My wise friend, S.F., once summed up friendship like this: some friends enter your life for a season, some for a reason, and some for a lifetime. Of course, she stated it much more eloquently, but you get the idea. I agree with her philosophy. But I was naive enough to believe that friendships moved through phases, always moving forward. If a friends was still around after a season, well, there must be a reason. And if the friend was still around when that reason was gone, well, then they solidified their position as a lifetime friend. No changebacks. No do overs. No backsliding.


But that's not true. I'm losing one of my forever friends. She came in the summer 15 years ago (season), pulled me through one of the darkest times of my life (reason), and was still there years later. And now, for whatever reason, she's leaving and I'm in mourning. I blame life more than anyone or anything, although that doesn't make my friend's absence any easier to accept. Stretches of awkward silence have replaced giggle-filled phone conversations.Our get-togethers have become fewer and farther between; more often than not, someone cancels at the last minute. One-page e-mails have dwindled to one line messages.

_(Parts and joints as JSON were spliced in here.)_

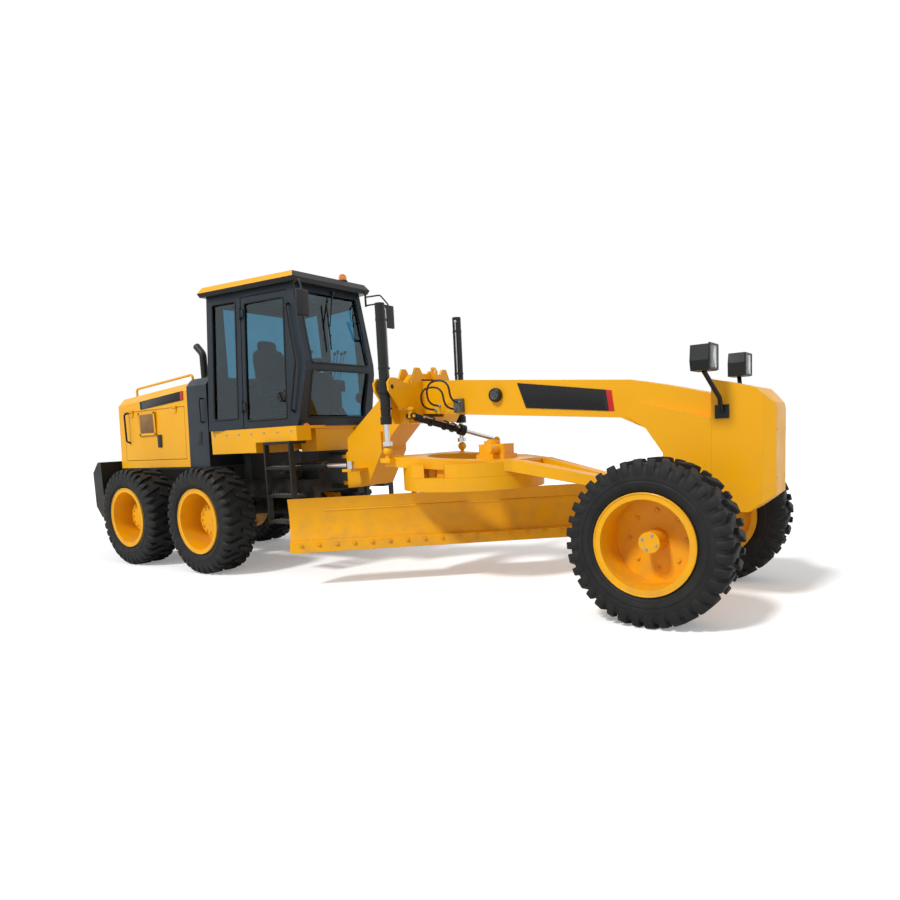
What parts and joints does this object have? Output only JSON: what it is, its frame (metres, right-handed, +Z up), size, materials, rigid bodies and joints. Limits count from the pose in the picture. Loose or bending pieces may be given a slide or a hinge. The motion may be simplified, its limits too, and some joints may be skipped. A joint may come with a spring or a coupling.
{
  "type": "motor grader",
  "caption": "Motor grader with tandem drive, hinged frames, glazed cab, and a turning, tilting and side-shifting blade under an arched front frame.",
  "frame": {"origin": "On the ground, under the middle of the machine's box.", "axes": "+X forward, +Y to the left side, +Z up."},
  "size_m": [8.47, 2.4952, 3.3144],
  "materials": {
    "tyre": "worn",
    "yellow": "weathered semi-gloss",
    "slate": "weathered semi-gloss",
    "black": "satin",
    "steel": "worn",
    "rod": "polished",
    "glass": "tinted",
    "fabric": "matt",
    "plastic": "matt",
    "engine": "matt"
  },
  "bodies": {
    "rear": {"cab_frame": "slate", "cab_glass": "glass", "cab_platform": "yellow", "cab_roof": "yellow", "controls": "plastic", "engine_block": "engine", "engine_hood": "yellow", "exhaust": "steel", "rear_frame": "yellow", "rear_plate": "black", "roof_fittings": "plastic", "seat": "fabric", "steps": "black", "tandem_drive": "black", "tank_housing": "slate"},
    "wheel_front_left": {"tyre_front_left": "tyre", "rim_front_left": "yellow"},
    "wheel_front_right": {"tyre_front_right": "tyre", "rim_front_right": "yellow"},
    "wheel_middle_left": {"tyre_middle_left": "tyre", "rim_middle_left": "yellow"},
    "wheel_middle_right": {"tyre_middle_right": "tyre", "rim_middle_right": "yellow"},
    "wheel_rear_left": {"tyre_rear_left": "tyre", "rim_rear_left": "yellow"},
    "wheel_rear_right": {"tyre_rear_right": "tyre", "rim_rear_right": "yellow"},
    "front": {"front_axle": "yellow", "gooseneck": "yellow", "headlights": "black", "nose": "yellow", "saddle": "yellow"},
    "knuckle_left": {"knuckle_left": "yellow"},
    "knuckle_right": {"knuckle_right": "yellow"},
    "tie_rod": {"tie_rod": "yellow"},
    "swing_block": {"draw_ball": "yellow"},
    "drawbar": {"drawbar": "yellow", "drawbar_clevis": "yellow"},
    "circle": {"circle": "steel"},
    "blade_carrier": {"blade_carrier": "yellow"},
    "blade": {"blade_rails": "yellow", "cutting_edge": "yellow", "moldboard": "yellow"},
    "lift_barrel_left": {"lift_barrel_left": "yellow"},
    "lift_rod_left": {"lift_rod_left": "rod"},
    "artic_barrel_left": {"artic_barrel_left": "yellow"},
    "artic_rod_left": {"artic_rod_left": "rod"},
    "cab_door_left": {"cab_door_left": "slate", "door_glass_left": "glass"},
    "hood_door_left": {"hood_door_left": "yellow"},
    "lift_barrel_right": {"lift_barrel_right": "yellow"},
    "lift_rod_right": {"lift_rod_right": "rod"},
    "artic_barrel_right": {"artic_barrel_right": "yellow"},
    "artic_rod_right": {"artic_rod_right": "rod"},
    "cab_door_right": {"cab_door_right": "slate", "door_glass_right": "glass"},
    "hood_door_right": {"hood_door_right": "yellow"},
    "shift_yoke": {"shift_yoke": "yellow"},
    "shift_barrel": {"shift_barrel": "yellow"},
    "shift_rod": {"shift_rod": "rod"}
  },
  "joints": [
    {"name": "articulation", "type": "hinge", "parent": "rear", "child": "front", "pos_m": [-0.2, 0, 1.1], "axis": [0, 0, 1], "range_deg": [-25, 25]},
    {"name": "steer_left", "type": "hinge", "parent": "front", "child": "knuckle_left", "pos_m": [3.555, 0.6, 0.6], "axis": [0, 0, -1], "range_deg": [-40, 40]},
    {"name": "steer_right", "type": "hinge", "parent": "front", "child": "knuckle_right", "pos_m": [3.555, -0.6, 0.6], "axis": [0, 0, -1], "range_deg": [-40, 40]},
    {"name": "tie_rod_turn", "type": "hinge", "parent": "knuckle_left", "child": "tie_rod", "pos_m": [3.315, 0.6, 0.521], "axis": [0, 0, -1], "range_deg": [-40, 40]},
    {"name": "spin_front_left", "type": "hinge", "parent": "knuckle_left", "child": "wheel_front_left", "pos_m": [3.555, 0.855, 0.6], "axis": [0, 1, 0], "continuous": true},
    {"name": "spin_front_right", "type": "hinge", "parent": "knuckle_right", "child": "wheel_front_right", "pos_m": [3.555, -0.855, 0.6], "axis": [0, 1, 0], "continuous": true},
    {"name": "spin_middle_left", "type": "hinge", "parent": "rear", "child": "wheel_middle_left", "pos_m": [-1.545, 0.955, 0.6], "axis": [0, 1, 0], "continuous": true},
    {"name": "spin_middle_right", "type": "hinge", "parent": "rear", "child": "wheel_middle_right", "pos_m": [-1.545, -0.955, 0.6], "axis": [0, 1, 0], "continuous": true},
    {"name": "spin_rear_left", "type": "hinge", "parent": "rear", "child": "wheel_rear_left", "pos_m": [-3.025, 0.955, 0.6], "axis": [0, 1, 0], "continuous": true},
    {"name": "spin_rear_right", "type": "hinge", "parent": "rear", "child": "wheel_rear_right", "pos_m": [-3.025, -0.955, 0.6], "axis": [0, 1, 0], "continuous": true},
    {"name": "drawbar_swing", "type": "hinge", "parent": "front", "child": "swing_block", "pos_m": [3.33, 0, 0.88], "axis": [0, 0, -1], "range_deg": [-6.5, 6.5]},
    {"name": "drawbar_lift", "type": "hinge", "parent": "swing_block", "child": "drawbar", "pos_m": [3.33, 0, 0.88], "axis": [0, 1, 0], "range_deg": [-12, 3.5]},
    {"name": "circle_turn", "type": "hinge", "parent": "drawbar", "child": "circle", "pos_m": [1.455, 0, 0.915], "axis": [0, 0, 1], "range_deg": [0, 98]},
    {"name": "blade_tip", "type": "hinge", "parent": "circle", "child": "blade_carrier", "pos_m": [1.29427, 0.1849, 0.56], "axis": [0.7547, 0.6561, 0], "range_deg": [-5, 40]},
    {"name": "blade_shift", "type": "slide", "parent": "blade_carrier", "child": "blade", "axis": [0.7547, 0.6561, 0], "range_m": [-0.48, 0.48]},
    {"name": "lift_tilt_left", "type": "hinge", "parent": "front", "child": "lift_barrel_left", "pos_m": [0.895, 0.62, 1.905], "axis": [1, 0, 0], "range_deg": [-27, 27]},
    {"name": "lift_ram_left", "type": "slide", "parent": "lift_barrel_left", "child": "lift_rod_left", "axis": [0, 0, 1], "range_m": [-0.52, 0.155]},
    {"name": "lift_tilt_right", "type": "hinge", "parent": "front", "child": "lift_barrel_right", "pos_m": [0.895, -0.62, 1.905], "axis": [1, 0, 0], "range_deg": [-27, 27]},
    {"name": "lift_ram_right", "type": "slide", "parent": "lift_barrel_right", "child": "lift_rod_right", "axis": [0, 0, 1], "range_m": [-0.52, 0.155]},
    {"name": "shift_yaw", "type": "hinge", "parent": "front", "child": "shift_yoke", "pos_m": [1.026, -0.4, 1.627], "axis": [0, 0, 1], "range_deg": [-6, 6]},
    {"name": "shift_pitch", "type": "hinge", "parent": "shift_yoke", "child": "shift_barrel", "pos_m": [1.026, -0.4, 1.627], "axis": [0.9138, -0.4061, 0], "range_deg": [-24, 8]},
    {"name": "shift_ram", "type": "slide", "parent": "shift_barrel", "child": "shift_rod", "axis": [0.3916, 0.8811, -0.2653], "range_m": [-0.25, 0.25]},
    {"name": "artic_yaw_left", "type": "hinge", "parent": "rear", "child": "artic_barrel_left", "pos_m": [-0.7, 0.52, 1.165], "axis": [0, 0, 1], "range_deg": [-15, 15]},
    {"name": "artic_ram_left", "type": "slide", "parent": "artic_barrel_left", "child": "artic_rod_left", "axis": [0.9923, -0.124, 0], "range_m": [-0.21, 0.21]},
    {"name": "artic_yaw_right", "type": "hinge", "parent": "rear", "child": "artic_barrel_right", "pos_m": [-0.7, -0.52, 1.165], "axis": [0, 0, 1], "range_deg": [-15, 15]},
    {"name": "artic_ram_right", "type": "slide", "parent": "artic_barrel_right", "child": "artic_rod_right", "axis": [0.9923, 0.124, 0], "range_m": [-0.21, 0.21]},
    {"name": "door_left", "type": "hinge", "parent": "rear", "child": "cab_door_left", "pos_m": [-1.142, 0.722, 1.7], "axis": [0, -0.0623, 0.9981], "range_deg": [0, 95]},
    {"name": "hood_left", "type": "hinge", "parent": "rear", "child": "hood_door_left", "pos_m": [0, 0.68, 1.932], "axis": [1, 0, 0], "range_deg": [0, 75]},
    {"name": "door_right", "type": "hinge", "parent": "rear", "child": "cab_door_right", "pos_m": [-1.142, -0.722, 1.7], "axis": [0, -0.0623, -0.9981], "range_deg": [0, 95]},
    {"name": "hood_right", "type": "hinge", "parent": "rear", "child": "hood_door_right", "pos_m": [0, -0.68, 1.932], "axis": [-1, 0, 0], "range_deg": [0, 75]}
  ],
  "couplings": [
    {"joint": "steer_right", "follows": "steer_left", "ratio": 1},
    {"joint": "tie_rod_turn", "follows": "steer_left", "ratio": -1},
    {"joint": "lift_tilt_left", "follows": "drawbar_swing", "ratio": 3.75},
    {"joint": "lift_ram_left", "follows": "drawbar_lift", "m_per_rad": 2.435},
    {"joint": "lift_tilt_right", "follows": "drawbar_swing", "ratio": 3.75},
    {"joint": "lift_ram_right", "follows": "drawbar_lift", "m_per_rad": 2.435},
    {"joint": "shift_yaw", "follows": "drawbar_swing", "ratio": 0.32124},
    {"joint": "shift_pitch", "follows": "drawbar_lift", "ratio": 1.8474},
    {"joint": "shift_ram", "follows": "drawbar_swing", "m_per_rad": 1.8733},
    {"joint": "artic_yaw_left", "follows": "articulation", "ratio": 0.36783},
    {"joint": "artic_ram_left", "follows": "articulation", "m_per_rad": -0.45397},
    {"joint": "artic_yaw_right", "follows": "articulation", "ratio": 0.36783},
    {"joint": "artic_ram_right", "follows": "articulation", "m_per_rad": 0.45397}
  ]
}
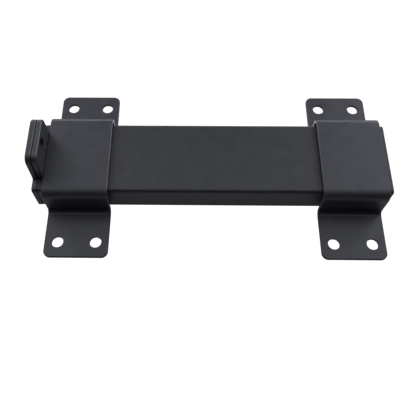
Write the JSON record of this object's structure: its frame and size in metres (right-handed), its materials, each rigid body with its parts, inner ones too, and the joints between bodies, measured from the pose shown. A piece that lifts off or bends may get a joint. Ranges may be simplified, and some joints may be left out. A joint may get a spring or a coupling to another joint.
{
  "type": "sliding bolt",
  "caption": "Heavy box-section sliding bolt in folded sheet straps, with an ear and an end plate that take a padlock.",
  "frame": {"origin": "on the mounting surface, below the middle of the closed bolt", "axes": "+X along the bar from its end plate towards the keeper strap, +Y across the bar, +Z away from the mounting surface"},
  "size_m": [0.2102, 0.115, 0.039],
  "materials": {
    "strap_coat": "fine satin powder coat, black, worn thin on the cut edges",
    "bolt_coat": "fine satin powder coat, black, with light rub marks along the bar"
  },
  "bodies": {
    "straps": {"left_strap": "strap_coat", "right_strap": "strap_coat", "strap_ear": "strap_coat"},
    "bolt": {"bolt_tube": "bolt_coat", "bolt_end_plate": "bolt_coat"}
  },
  "joints": [
    {"name": "bolt_slide", "type": "slide", "parent": "straps", "child": "bolt", "axis": [-1, 0, 0], "range_m": [0, 0.16]}
  ]
}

Over the past year, I have ridden the emotional roller coaster that people experience when they lose a loved one: shock, anger, denial, frustration, confusion and sadness. Now I just feel "done." There is nowhere left to go with this friendship.


I wish my friend well. I will always be thankful she was in my life, and I will always hold the memories we made together in my heart. But it's only just a past that remains.*


*From "Toast to the Lifelong Friends" by Duotang

2 comments:

  1. I don't know what took me so long to click over here...I'm sorry. I've been down this road before and the feeling was not so great. Your wise, beautiful and clever ( I'm reading between the lines here) friend S.F. also told me that when a door closes another one always opens. It's the wise woman who knows when to walk through it. Walk on, Mari!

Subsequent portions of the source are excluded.